Short exercise:
Everything in the listing should be restated word for word.
── Available data ──
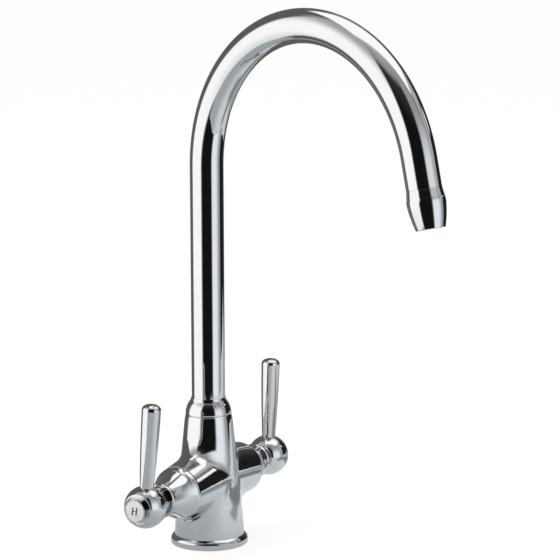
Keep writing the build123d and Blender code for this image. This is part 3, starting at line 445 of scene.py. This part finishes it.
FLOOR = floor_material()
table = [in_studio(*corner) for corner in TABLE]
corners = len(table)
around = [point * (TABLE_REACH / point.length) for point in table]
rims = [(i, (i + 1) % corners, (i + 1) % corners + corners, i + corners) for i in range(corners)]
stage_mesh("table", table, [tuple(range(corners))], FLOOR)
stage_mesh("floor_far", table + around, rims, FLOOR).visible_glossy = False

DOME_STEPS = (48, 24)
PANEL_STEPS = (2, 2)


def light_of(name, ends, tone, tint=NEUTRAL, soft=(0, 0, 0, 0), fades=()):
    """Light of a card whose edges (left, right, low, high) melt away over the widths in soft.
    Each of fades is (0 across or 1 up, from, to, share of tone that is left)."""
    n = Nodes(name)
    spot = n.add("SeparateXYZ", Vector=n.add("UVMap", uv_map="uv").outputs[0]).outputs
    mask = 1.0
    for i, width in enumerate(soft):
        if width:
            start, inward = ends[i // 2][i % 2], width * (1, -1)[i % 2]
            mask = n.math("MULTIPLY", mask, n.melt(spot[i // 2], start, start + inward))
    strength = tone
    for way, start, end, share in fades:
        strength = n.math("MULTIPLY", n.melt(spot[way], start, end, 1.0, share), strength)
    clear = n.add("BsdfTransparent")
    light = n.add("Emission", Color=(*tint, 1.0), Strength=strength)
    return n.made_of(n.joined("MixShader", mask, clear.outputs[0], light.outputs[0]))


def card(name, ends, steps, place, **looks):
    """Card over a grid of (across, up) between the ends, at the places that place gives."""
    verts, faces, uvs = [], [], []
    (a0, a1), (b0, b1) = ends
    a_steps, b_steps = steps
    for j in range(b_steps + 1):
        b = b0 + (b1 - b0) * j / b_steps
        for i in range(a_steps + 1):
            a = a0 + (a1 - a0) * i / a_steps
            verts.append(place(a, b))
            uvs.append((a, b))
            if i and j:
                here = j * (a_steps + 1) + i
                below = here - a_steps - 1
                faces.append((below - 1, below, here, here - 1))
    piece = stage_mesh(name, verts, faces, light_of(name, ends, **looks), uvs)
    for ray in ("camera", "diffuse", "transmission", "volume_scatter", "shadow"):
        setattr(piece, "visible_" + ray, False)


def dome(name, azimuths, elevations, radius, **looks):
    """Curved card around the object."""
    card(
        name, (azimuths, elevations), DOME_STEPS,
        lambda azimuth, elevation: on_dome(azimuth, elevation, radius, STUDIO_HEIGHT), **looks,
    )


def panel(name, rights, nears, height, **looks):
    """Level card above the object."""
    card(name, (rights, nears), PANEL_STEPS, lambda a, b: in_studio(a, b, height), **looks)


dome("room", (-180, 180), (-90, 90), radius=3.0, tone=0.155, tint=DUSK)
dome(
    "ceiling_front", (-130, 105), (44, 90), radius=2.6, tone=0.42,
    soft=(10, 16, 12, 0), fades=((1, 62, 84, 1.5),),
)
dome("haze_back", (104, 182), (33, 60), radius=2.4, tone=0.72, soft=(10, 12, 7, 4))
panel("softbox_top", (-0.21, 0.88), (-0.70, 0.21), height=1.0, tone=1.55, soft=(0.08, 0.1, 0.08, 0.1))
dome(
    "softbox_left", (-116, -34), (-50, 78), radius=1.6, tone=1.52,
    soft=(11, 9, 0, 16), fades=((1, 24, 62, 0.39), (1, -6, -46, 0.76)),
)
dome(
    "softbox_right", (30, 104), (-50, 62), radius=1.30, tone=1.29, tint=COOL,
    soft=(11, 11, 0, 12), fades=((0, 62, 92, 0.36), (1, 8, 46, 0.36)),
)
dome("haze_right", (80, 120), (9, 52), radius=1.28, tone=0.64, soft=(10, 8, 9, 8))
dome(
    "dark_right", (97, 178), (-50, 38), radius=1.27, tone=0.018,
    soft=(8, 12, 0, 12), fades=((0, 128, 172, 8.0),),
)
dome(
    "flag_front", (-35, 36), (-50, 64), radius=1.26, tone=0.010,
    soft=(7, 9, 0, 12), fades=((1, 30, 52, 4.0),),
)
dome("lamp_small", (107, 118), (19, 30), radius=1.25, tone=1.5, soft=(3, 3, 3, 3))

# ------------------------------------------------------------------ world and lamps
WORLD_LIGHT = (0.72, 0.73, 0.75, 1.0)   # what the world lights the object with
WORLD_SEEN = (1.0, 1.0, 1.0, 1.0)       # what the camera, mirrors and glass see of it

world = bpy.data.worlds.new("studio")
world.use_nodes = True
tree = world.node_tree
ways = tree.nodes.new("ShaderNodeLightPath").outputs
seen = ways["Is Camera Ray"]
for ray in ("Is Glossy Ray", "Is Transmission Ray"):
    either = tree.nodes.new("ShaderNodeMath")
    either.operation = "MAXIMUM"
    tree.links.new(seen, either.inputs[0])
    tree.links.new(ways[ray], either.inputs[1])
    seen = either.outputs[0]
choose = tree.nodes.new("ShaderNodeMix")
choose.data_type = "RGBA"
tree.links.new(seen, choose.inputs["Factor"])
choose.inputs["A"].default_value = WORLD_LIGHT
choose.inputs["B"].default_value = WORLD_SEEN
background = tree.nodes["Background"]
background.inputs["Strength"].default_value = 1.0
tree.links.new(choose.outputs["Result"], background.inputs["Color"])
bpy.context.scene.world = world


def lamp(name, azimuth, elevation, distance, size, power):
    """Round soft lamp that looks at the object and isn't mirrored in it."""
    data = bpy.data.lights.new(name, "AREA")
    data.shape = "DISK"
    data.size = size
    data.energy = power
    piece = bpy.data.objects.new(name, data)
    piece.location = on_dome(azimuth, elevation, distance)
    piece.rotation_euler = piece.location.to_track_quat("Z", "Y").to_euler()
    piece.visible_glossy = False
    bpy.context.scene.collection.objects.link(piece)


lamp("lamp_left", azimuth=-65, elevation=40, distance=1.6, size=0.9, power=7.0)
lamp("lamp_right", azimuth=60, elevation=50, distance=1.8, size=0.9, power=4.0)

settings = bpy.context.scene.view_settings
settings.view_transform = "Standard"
───
The reply:
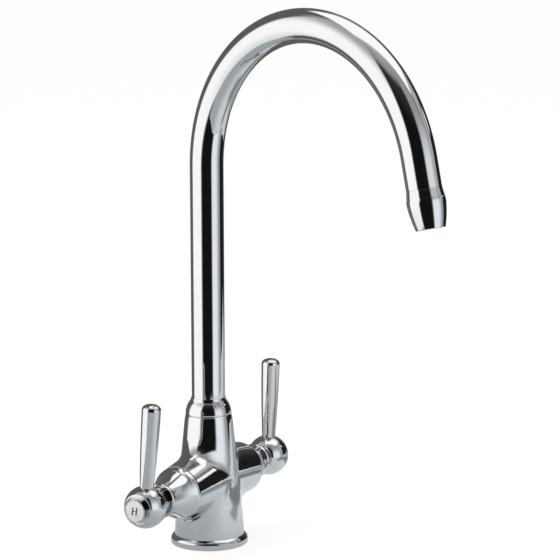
Keep writing the build123d and Blender code for this image. This is part 3, starting at line 445 of scene.py. This part finishes it.
FLOOR = floor_material()
table = [in_studio(*corner) for corner in TABLE]
corners = len(table)
around = [point * (TABLE_REACH / point.length) for point in table]
rims = [(i, (i + 1) % corners, (i + 1) % corners + corners, i + corners) for i in range(corners)]
stage_mesh("table", table, [tuple(range(corners))], FLOOR)
stage_mesh("floor_far", table + around, rims, FLOOR).visible_glossy = False

DOME_STEPS = (48, 24)
PANEL_STEPS = (2, 2)


def light_of(name, ends, tone, tint=NEUTRAL, soft=(0, 0, 0, 0), fades=()):
    """Light of a card whose edges (left, right, low, high) melt away over the widths in soft.
    Each of fades is (0 across or 1 up, from, to, share of tone that is left)."""
    n = Nodes(name)
    spot = n.add("SeparateXYZ", Vector=n.add("UVMap", uv_map="uv").outputs[0]).outputs
    mask = 1.0
    for i, width in enumerate(soft):
        if width:
            start, inward = ends[i // 2][i % 2], width * (1, -1)[i % 2]
            mask = n.math("MULTIPLY", mask, n.melt(spot[i // 2], start, start + inward))
    strength = tone
    for way, start, end, share in fades:
        strength = n.math("MULTIPLY", n.melt(spot[way], start, end, 1.0, share), strength)
    clear = n.add("BsdfTransparent")
    light = n.add("Emission", Color=(*tint, 1.0), Strength=strength)
    return n.made_of(n.joined("MixShader", mask, clear.outputs[0], light.outputs[0]))


def card(name, ends, steps, place, **looks):
    """Card over a grid of (across, up) between the ends, at the places that place gives."""
    verts, faces, uvs = [], [], []
    (a0, a1), (b0, b1) = ends
    a_steps, b_steps = steps
    for j in range(b_steps + 1):
        b = b0 + (b1 - b0) * j / b_steps
        for i in range(a_steps + 1):
            a = a0 + (a1 - a0) * i / a_steps
            verts.append(place(a, b))
            uvs.append((a, b))
            if i and j:
                here = j * (a_steps + 1) + i
                below = here - a_steps - 1
                faces.append((below - 1, below, here, here - 1))
    piece = stage_mesh(name, verts, faces, light_of(name, ends, **looks), uvs)
    for ray in ("camera", "diffuse", "transmission", "volume_scatter", "shadow"):
        setattr(piece, "visible_" + ray, False)


def dome(name, azimuths, elevations, radius, **looks):
    """Curved card around the object."""
    card(
        name, (azimuths, elevations), DOME_STEPS,
        lambda azimuth, elevation: on_dome(azimuth, elevation, radius, STUDIO_HEIGHT), **looks,
    )


def panel(name, rights, nears, height, **looks):
    """Level card above the object."""
    card(name, (rights, nears), PANEL_STEPS, lambda a, b: in_studio(a, b, height), **looks)


dome("room", (-180, 180), (-90, 90), radius=3.0, tone=0.155, tint=DUSK)
dome(
    "ceiling_front", (-130, 105), (44, 90), radius=2.6, tone=0.42,
    soft=(10, 16, 12, 0), fades=((1, 62, 84, 1.5),),
)
dome("haze_back", (104, 182), (33, 60), radius=2.4, tone=0.72, soft=(10, 12, 7, 4))
panel("softbox_top", (-0.21, 0.88), (-0.70, 0.21), height=1.0, tone=1.55, soft=(0.08, 0.1, 0.08, 0.1))
dome(
    "softbox_left", (-116, -34), (-50, 78), radius=1.6, tone=1.52,
    soft=(11, 9, 0, 16), fades=((1, 24, 62, 0.39), (1, -6, -46, 0.76)),
)
dome(
    "softbox_right", (30, 104), (-50, 62), radius=1.30, tone=1.29, tint=COOL,
    soft=(11, 11, 0, 12), fades=((0, 62, 92, 0.36), (1, 8, 46, 0.36)),
)
dome("haze_right", (80, 120), (9, 52), radius=1.28, tone=0.64, soft=(10, 8, 9, 8))
dome(
    "dark_right", (97, 178), (-50, 38), radius=1.27, tone=0.018,
    soft=(8, 12, 0, 12), fades=((0, 128, 172, 8.0),),
)
dome(
    "flag_front", (-35, 36), (-50, 64), radius=1.26, tone=0.010,
    soft=(7, 9, 0, 12), fades=((1, 30, 52, 4.0),),
)
dome("lamp_small", (107, 118), (19, 30), radius=1.25, tone=1.5, soft=(3, 3, 3, 3))

# ------------------------------------------------------------------ world and lamps
WORLD_LIGHT = (0.72, 0.73, 0.75, 1.0)   # what the world lights the object with
WORLD_SEEN = (1.0, 1.0, 1.0, 1.0)       # what the camera, mirrors and glass see of it

world = bpy.data.worlds.new("studio")
world.use_nodes = True
tree = world.node_tree
ways = tree.nodes.new("ShaderNodeLightPath").outputs
seen = ways["Is Camera Ray"]
for ray in ("Is Glossy Ray", "Is Transmission Ray"):
    either = tree.nodes.new("ShaderNodeMath")
    either.operation = "MAXIMUM"
    tree.links.new(seen, either.inputs[0])
    tree.links.new(ways[ray], either.inputs[1])
    seen = either.outputs[0]
choose = tree.nodes.new("ShaderNodeMix")
choose.data_type = "RGBA"
tree.links.new(seen, choose.inputs["Factor"])
choose.inputs["A"].default_value = WORLD_LIGHT
choose.inputs["B"].default_value = WORLD_SEEN
background = tree.nodes["Background"]
background.inputs["Strength"].default_value = 1.0
tree.links.new(choose.outputs["Result"], background.inputs["Color"])
bpy.context.scene.world = world


def lamp(name, azimuth, elevation, distance, size, power):
    """Round soft lamp that looks at the object and isn't mirrored in it."""
    data = bpy.data.lights.new(name, "AREA")
    data.shape = "DISK"
    data.size = size
    data.energy = power
    piece = bpy.data.objects.new(name, data)
    piece.location = on_dome(azimuth, elevation, distance)
    piece.rotation_euler = piece.location.to_track_quat("Z", "Y").to_euler()
    piece.visible_glossy = False
    bpy.context.scene.collection.objects.link(piece)


lamp("lamp_left", azimuth=-65, elevation=40, distance=1.6, size=0.9, power=7.0)
lamp("lamp_right", azimuth=60, elevation=50, distance=1.8, size=0.9, power=4.0)

settings = bpy.context.scene.view_settings
settings.view_transform = "Standard"